To which they would inevitably reply: "Great." Or "Nice." Or "That's good."

At Thanksgiving, I told my relatives "I'm going to D.C. next semester, and then Morocco."

"How nice for you," they would say, and go back to talking about whatever it was they talked about.

At Christmas, my brothers were trying to make plans for January. "I won't be here," I told them. "I'm going to Washington, D.C. And then Morocco."

"Okay," they'd say.

Shortly after Christmas, I asked Matt if I could store a few things at his house beginning in January. "Why?" he asked.

"Because I'm going to D.C., and then Morocco," I said.

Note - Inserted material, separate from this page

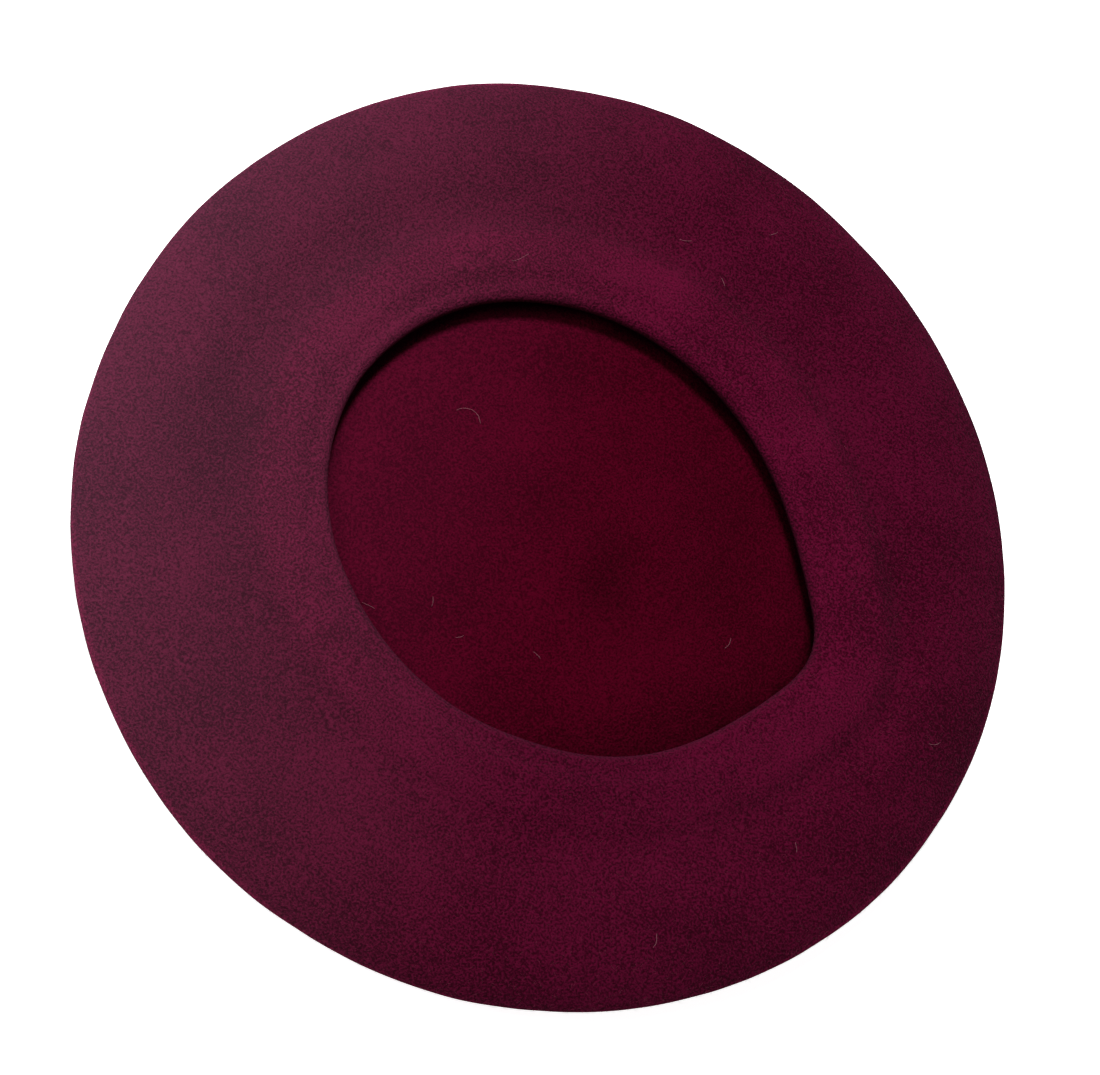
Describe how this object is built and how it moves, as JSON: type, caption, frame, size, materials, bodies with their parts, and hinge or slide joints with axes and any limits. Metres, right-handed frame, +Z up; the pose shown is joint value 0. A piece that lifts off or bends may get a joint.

He okayed it, but I know he didn't believe me, because when the day came for him to go drop me off at the train station in Milwaukee, he met me outside my apartment. As we loaded a couple of things into his car -- my suitcases and a large cardboard box that would be shipped to Washington, D.C., and also the hamster cage that had my hamster, "Machiavelli," in it for him to take back home with him ("Machiavelli the Hamster" would not keep his name long; he would be renamed "Hammy The Hamster" by my nephew Nick)-- Matt said to me, amidst the loading, "I can't believe you're actually going."

But I was, and I did. He drove me to the train station, where I picked up my suitcase, waved goodbye to him and to Machiavelli, and got onto the train that would take me to Washington D.C.

Oh, and: *It's pronounced "Mack-In-Naw."